Zuzi's Theatre738 N. Fifth Ave.

882-7406; borderlandstheater.org

For 27 years, Borderlands Theater has been staging unique productions that focus on issues of social justice as they relate to Hispanics, Native Americans and Anglos living in our "borderlands" region. Although the play's subject is the Middle East, a reading of Tierra Del Fuego/Land of Fire by Mario Diament falls within that tradition.

"It is a play that looks at the Palestine-Israeli conflict," says Eva Tessler, associate artistic director for Borderlands Theater and an actress in the play. "It's relevant because the conflict is over the border between Palestine and Israel, much like the issues that we have with the border here between us and Mexico."

Tierra Del Fuego describes what happens when an Israeli woman engages in a dialogue with a Pakistani man who was the perpetrator of a terrorist attack that targeted a bus she had been riding 22 years earlier. The play emphasizes the importance of understanding why people do the things they do—even our enemies—in our quests for peace.

"It is a sad play, but it also offers gleams of hope; it shows the possibility of being able to reach across cultures," Tessler says. " It creates the understanding that war can be avoided and people can learn to live together."

Playwright Diament was born in Argentina, and his plays have won many awards there. Tierra Del Fuego is now playing in Buenos Aires, where it won the Critics Award for best play.

Tessler notes that Borderlands' staging of Tierra Del Fuego is not a full production, but a reading of the play. Tickets are $8; $6 for students and holders of a Flexpass.—T.T.

Immerse Yourself in Art

TAART WALK: Toole Avenue Art Walk

5 to 10 p.m., Friday, Oct. 5th

139 E. Toole Ave.

261-9219;info@wamotucson.org

An evening filled with art, acrobatics, flame dancers and ... beer. That's what you can expect from Tucson's very first TAART Walk: Toole Avenue Art Walk.

Along with the likes of New York City, Seattle and Austin, Tucson has its own thriving, city-recognized arts district—the Warehouse Arts District, centered on Toole Avenue—and the time has come to celebrate it.

"This is something that we have talked about starting up for a long time," said Marvin Shaver, a board member of the Warehouse Arts Management Organization and chairman of the committee putting together TAART Walk. "Now, the time is right for this sort of event."

WAMO is a nonprofit created in 2004 to promote and protect the Historic Warehouse Arts District. Its primary function is to preserve affordable studio space in the district, and has so far has secured more than 80,000 square feet for use by artists.

"I am an artist myself and have watched other places where artists have moved in (to a neighborhood) and then suddenly they have to move out because everyone realizes it's cool and they want to be there, too," Shaver said.

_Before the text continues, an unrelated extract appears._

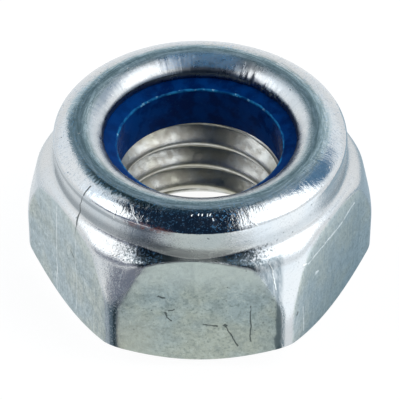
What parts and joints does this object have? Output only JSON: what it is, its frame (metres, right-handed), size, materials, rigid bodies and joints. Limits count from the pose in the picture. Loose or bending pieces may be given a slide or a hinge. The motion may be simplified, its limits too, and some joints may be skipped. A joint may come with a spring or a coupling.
{
  "type": "nylon insert lock nut",
  "caption": "Hexagon lock nut with a round collar crimped over a blue nylon ring, which grips a bolt's thread so that it can't shake loose.",
  "frame": {"origin": "on the thread's axis, in the plane of the bearing face that the nut stands on", "axes": "+Z along the thread's axis, from the bearing face towards the nylon end; a flat faces -Y, and two corners lie on the X axis"},
  "size_m": [0.0148, 0.013, 0.0078],
  "materials": {
    "zinc_plated_steel": "bright zinc plate, cool blue-grey, with fine drag lines, nicks and dull mottled flats",
    "blue_nylon": "moulded nylon, deep blue, semi-gloss"
  },
  "bodies": {
    "root": {"nut_body": "zinc_plated_steel", "nylon_insert": "blue_nylon"}
  },
  "joints": []
}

With WAMO's help, businesses such as Solar Culture Gallery, Cirque Roots Studio and Borderlands Brewing Co. have turned Toole Avenue into a home for an eclectic group of artists, artisans and performers, most of whom will open their doors for TAART.

Circus performers and members of the flame acrobatics group Poizen will take to the streets to show their dizzying acts to TAART Walk participants. Food trucks will be out in full force and Borderlands Brewing Co. will be serving the beer.

"It's going to be an immersive art experience," Shaver says. The TAART Walk is free.

—T.T.

Mediterranean Dance Fever

2nd Annual Mediterranean Nights

7 to 9 p.m., Friday, Oct. 47:30 to 9:30 p.m., Saturday, Oct. 5 10 a.m. to 2:30 p.m., Sunday, Oct. 6

Berger Performing Arts Center

1200 W. Speedway Blvd., on the ASDB campus

881-0883;kathrynferguson.net

If you're looking to get loose this weekend, Tucson will see the return of Mediterranean Nights, a three-day extravaganza of dance, dance workshops, parties, music and culture. We're talking copious amounts of dancing here.

"The goal is to bring all this passion and music and dance to the city of Tucson," said Kathryn Ferguson, the event's founder. Ferguson created Mediterranean Nights with the intent of encouraging the audience to get actively immersed in dance and culture.

The Gala Show, on Saturday, including performances by Frank Farinaro, Ava Fleming, the Xanadu Dancers, Troupe HipNautic, Troupe Zahara al Jinan, Barbara La Flamencista, Dr. Eduardo Minozzi Costa, Ashtalea, the Mzekala Balkan Ensemble and the Con Danza Repertory Company. The show offers two opportunities for attendees to shed their role of "onlooker" and get directly involved in the dance.

On Friday night, there's a meet-and-greet party with Frank Farinaro, a male belly dancer, at the Cabaret Theatre in the Temple of Music and Art, 330 S. Scott Ave. Attendees will have the opportunity to meet Farinaro and see a performance by him.

Those who attend the meet-and-greet will also be invited to join Farinaro for a dance workshop at BreakOut Studios, 828 N. Stone Ave. Tickets for the Mediterranean Nights Gala Show are $15 ($7 for children 12 and younger) and are available at the Berger Performing Arts Center.

Tickets for the meet-and-greet are $5 and can be purchased from Kathryn Ferguson via PayPal. She can be reached at kathryn.ferguson1@gmail.com.

Tickets for the Farinaro workshop are $70 and can be purchased through Ferguson in the same manner.—I.G.